Exercise details:
Take the material and output all of it exactly.

Information shown:
/---

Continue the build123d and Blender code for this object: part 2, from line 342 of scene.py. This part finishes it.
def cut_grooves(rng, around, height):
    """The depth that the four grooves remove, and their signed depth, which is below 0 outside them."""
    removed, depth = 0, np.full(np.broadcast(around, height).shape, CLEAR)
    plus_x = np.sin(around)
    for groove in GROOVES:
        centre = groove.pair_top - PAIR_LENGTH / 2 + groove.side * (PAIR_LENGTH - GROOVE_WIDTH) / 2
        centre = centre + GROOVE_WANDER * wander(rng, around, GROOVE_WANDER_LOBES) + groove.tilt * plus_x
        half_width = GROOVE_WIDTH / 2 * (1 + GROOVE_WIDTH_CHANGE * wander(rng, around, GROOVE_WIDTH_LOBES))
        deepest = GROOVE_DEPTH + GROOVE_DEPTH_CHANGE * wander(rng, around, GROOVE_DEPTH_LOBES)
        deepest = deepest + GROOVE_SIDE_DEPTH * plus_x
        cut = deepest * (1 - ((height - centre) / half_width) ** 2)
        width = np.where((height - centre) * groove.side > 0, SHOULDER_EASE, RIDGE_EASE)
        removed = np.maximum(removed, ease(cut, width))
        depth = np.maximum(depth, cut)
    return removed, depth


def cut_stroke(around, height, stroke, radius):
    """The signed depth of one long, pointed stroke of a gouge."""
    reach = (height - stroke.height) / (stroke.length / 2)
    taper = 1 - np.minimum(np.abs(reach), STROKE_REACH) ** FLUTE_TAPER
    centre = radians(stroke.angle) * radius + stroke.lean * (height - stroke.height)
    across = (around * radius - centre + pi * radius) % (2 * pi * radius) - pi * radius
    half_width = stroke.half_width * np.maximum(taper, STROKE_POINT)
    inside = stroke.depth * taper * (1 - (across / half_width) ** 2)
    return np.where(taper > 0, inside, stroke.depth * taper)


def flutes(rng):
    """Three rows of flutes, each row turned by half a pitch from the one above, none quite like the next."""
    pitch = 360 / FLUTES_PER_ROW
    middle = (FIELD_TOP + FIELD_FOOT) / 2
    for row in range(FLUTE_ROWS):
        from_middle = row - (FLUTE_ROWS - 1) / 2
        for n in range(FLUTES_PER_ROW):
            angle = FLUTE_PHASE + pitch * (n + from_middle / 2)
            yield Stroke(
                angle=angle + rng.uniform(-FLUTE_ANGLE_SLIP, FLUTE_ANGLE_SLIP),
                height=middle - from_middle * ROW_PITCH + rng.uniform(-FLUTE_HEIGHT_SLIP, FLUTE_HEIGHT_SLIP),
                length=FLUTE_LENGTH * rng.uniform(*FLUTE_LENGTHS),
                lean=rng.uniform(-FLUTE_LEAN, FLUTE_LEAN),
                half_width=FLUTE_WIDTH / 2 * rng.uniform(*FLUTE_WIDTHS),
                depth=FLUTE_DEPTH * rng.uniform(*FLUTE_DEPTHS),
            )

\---

Solution to the problem:
Continue the build123d and Blender code for this object: part 2, from line 342 of scene.py. This part finishes it.
def cut_grooves(rng, around, height):
    """The depth that the four grooves remove, and their signed depth, which is below 0 outside them."""
    removed, depth = 0, np.full(np.broadcast(around, height).shape, CLEAR)
    plus_x = np.sin(around)
    for groove in GROOVES:
        centre = groove.pair_top - PAIR_LENGTH / 2 + groove.side * (PAIR_LENGTH - GROOVE_WIDTH) / 2
        centre = centre + GROOVE_WANDER * wander(rng, around, GROOVE_WANDER_LOBES) + groove.tilt * plus_x
        half_width = GROOVE_WIDTH / 2 * (1 + GROOVE_WIDTH_CHANGE * wander(rng, around, GROOVE_WIDTH_LOBES))
        deepest = GROOVE_DEPTH + GROOVE_DEPTH_CHANGE * wander(rng, around, GROOVE_DEPTH_LOBES)
        deepest = deepest + GROOVE_SIDE_DEPTH * plus_x
        cut = deepest * (1 - ((height - centre) / half_width) ** 2)
        width = np.where((height - centre) * groove.side > 0, SHOULDER_EASE, RIDGE_EASE)
        removed = np.maximum(removed, ease(cut, width))
        depth = np.maximum(depth, cut)
    return removed, depth


def cut_stroke(around, height, stroke, radius):
    """The signed depth of one long, pointed stroke of a gouge."""
    reach = (height - stroke.height) / (stroke.length / 2)
    taper = 1 - np.minimum(np.abs(reach), STROKE_REACH) ** FLUTE_TAPER
    centre = radians(stroke.angle) * radius + stroke.lean * (height - stroke.height)
    across = (around * radius - centre + pi * radius) % (2 * pi * radius) - pi * radius
    half_width = stroke.half_width * np.maximum(taper, STROKE_POINT)
    inside = stroke.depth * taper * (1 - (across / half_width) ** 2)
    return np.where(taper > 0, inside, stroke.depth * taper)


def flutes(rng):
    """Three rows of flutes, each row turned by half a pitch from the one above, none quite like the next."""
    pitch = 360 / FLUTES_PER_ROW
    middle = (FIELD_TOP + FIELD_FOOT) / 2
    for row in range(FLUTE_ROWS):
        from_middle = row - (FLUTE_ROWS - 1) / 2
        for n in range(FLUTES_PER_ROW):
            angle = FLUTE_PHASE + pitch * (n + from_middle / 2)
            yield Stroke(
                angle=angle + rng.uniform(-FLUTE_ANGLE_SLIP, FLUTE_ANGLE_SLIP),
                height=middle - from_middle * ROW_PITCH + rng.uniform(-FLUTE_HEIGHT_SLIP, FLUTE_HEIGHT_SLIP),
                length=FLUTE_LENGTH * rng.uniform(*FLUTE_LENGTHS),
                lean=rng.uniform(-FLUTE_LEAN, FLUTE_LEAN),
                half_width=FLUTE_WIDTH / 2 * rng.uniform(*FLUTE_WIDTHS),
                depth=FLUTE_DEPTH * rng.uniform(*FLUTE_DEPTHS),
            )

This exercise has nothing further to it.